** Start of Source material **

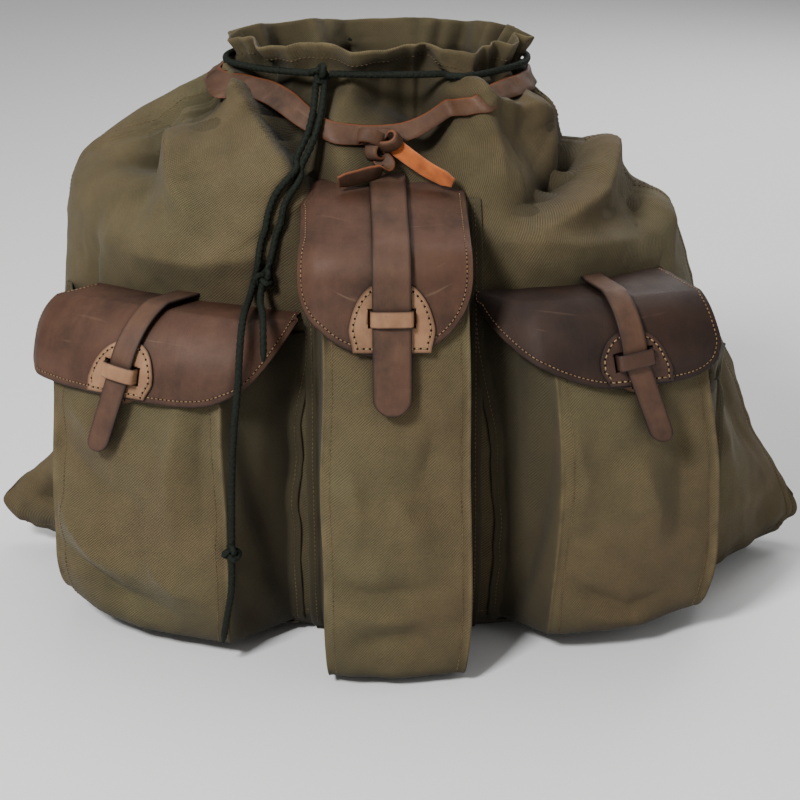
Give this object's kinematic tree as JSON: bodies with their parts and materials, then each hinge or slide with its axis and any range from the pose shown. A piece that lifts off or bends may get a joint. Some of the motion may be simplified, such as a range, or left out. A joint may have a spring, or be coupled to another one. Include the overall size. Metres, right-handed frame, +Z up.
{
  "type": "hunting rucksack",
  "caption": "Olive canvas rucksack with a drawcord mouth, bellows pockets under strapped leather flaps, and leather shoulder straps.",
  "frame": {"origin": "middle of the footprint on the floor, without the drawcord's free ends", "axes": "+X to the right as seen from the front, -Y out of the front with the pockets, +Z up"},
  "size_m": [0.6574, 0.4332, 0.4323],
  "materials": {
    "canvas": "matt waxed twill",
    "flap_leather": "waxed, worn",
    "tan_leather": "waxed, worn",
    "drawcord": "braided",
    "dull_brass": "dull"
  },
  "bodies": {
    "root": {"back_anchor": "flap_leather", "closure_strap_centre": "flap_leather", "closure_strap_left": "flap_leather", "closure_strap_right": "flap_leather", "drawcord_knot": "drawcord", "drawcord_long_end": "drawcord", "drawcord_neck": "drawcord", "drawcord_short_end": "drawcord", "flap_centre": "flap_leather", "flap_left": "flap_leather", "flap_patch_centre": "tan_leather", "flap_patch_left": "tan_leather", "flap_patch_right": "tan_leather", "flap_right": "flap_leather", "lower_tab_left": "flap_leather", "lower_tab_right": "flap_leather", "neck_thong": "flap_leather", "pocket_centre": "canvas", "pocket_left": "canvas", "pocket_patch_centre": "tan_leather", "pocket_patch_left": "tan_leather", "pocket_patch_right": "tan_leather", "pocket_right": "canvas", "sack": "canvas", "shoulder_strap_left": "flap_leather", "shoulder_strap_right": "flap_leather", "strap_buckle_left": "dull_brass", "strap_buckle_right": "dull_brass", "strap_loop_centre": "tan_leather", "strap_loop_left": "tan_leather", "strap_loop_right": "tan_leather", "thong_knot": "flap_leather", "thong_tail_long": "flap_leather", "thong_tail_short": "tan_leather"}
  },
  "joints": []
}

** End of Source material **

## Written instruction
Please repeat the listing exactly, with nothing left out.

## Response
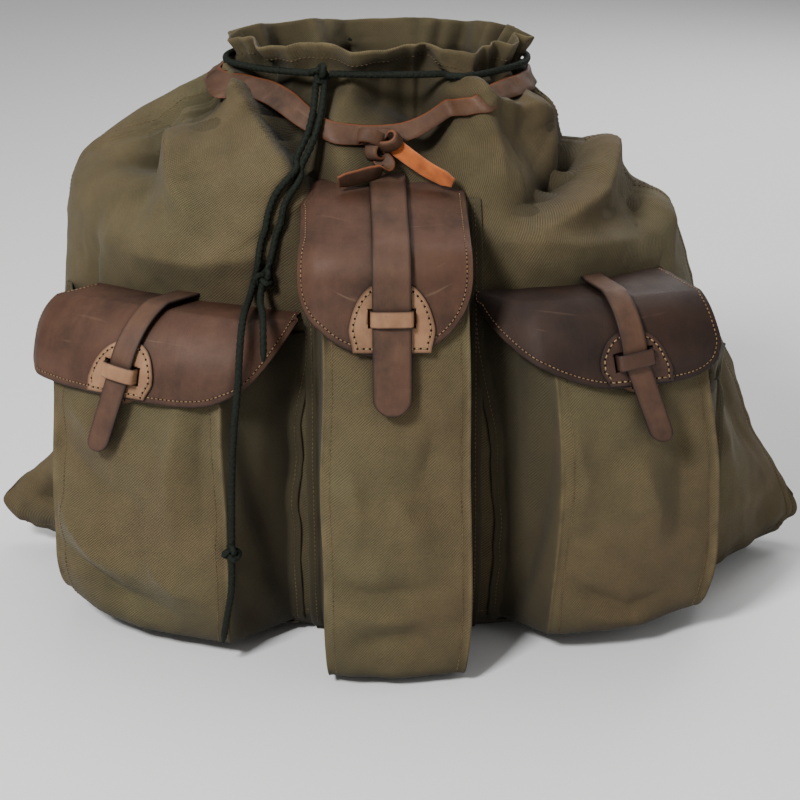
Give this object's kinematic tree as JSON: bodies with their parts and materials, then each hinge or slide with its axis and any range from the pose shown. A piece that lifts off or bends may get a joint. Some of the motion may be simplified, such as a range, or left out. A joint may have a spring, or be coupled to another one. Include the overall size. Metres, right-handed frame, +Z up.
{
  "type": "hunting rucksack",
  "caption": "Olive canvas rucksack with a drawcord mouth, bellows pockets under strapped leather flaps, and leather shoulder straps.",
  "frame": {"origin": "middle of the footprint on the floor, without the drawcord's free ends", "axes": "+X to the right as seen from the front, -Y out of the front with the pockets, +Z up"},
  "size_m": [0.6574, 0.4332, 0.4323],
  "materials": {
    "canvas": "matt waxed twill",
    "flap_leather": "waxed, worn",
    "tan_leather": "waxed, worn",
    "drawcord": "braided",
    "dull_brass": "dull"
  },
  "bodies": {
    "root": {"back_anchor": "flap_leather", "closure_strap_centre": "flap_leather", "closure_strap_left": "flap_leather", "closure_strap_right": "flap_leather", "drawcord_knot": "drawcord", "drawcord_long_end": "drawcord", "drawcord_neck": "drawcord", "drawcord_short_end": "drawcord", "flap_centre": "flap_leather", "flap_left": "flap_leather", "flap_patch_centre": "tan_leather", "flap_patch_left": "tan_leather", "flap_patch_right": "tan_leather", "flap_right": "flap_leather", "lower_tab_left": "flap_leather", "lower_tab_right": "flap_leather", "neck_thong": "flap_leather", "pocket_centre": "canvas", "pocket_left": "canvas", "pocket_patch_centre": "tan_leather", "pocket_patch_left": "tan_leather", "pocket_patch_right": "tan_leather", "pocket_right": "canvas", "sack": "canvas", "shoulder_strap_left": "flap_leather", "shoulder_strap_right": "flap_leather", "strap_buckle_left": "dull_brass", "strap_buckle_right": "dull_brass", "strap_loop_centre": "tan_leather", "strap_loop_left": "tan_leather", "strap_loop_right": "tan_leather", "thong_knot": "flap_leather", "thong_tail_long": "flap_leather", "thong_tail_short": "tan_leather"}
  },
  "joints": []
}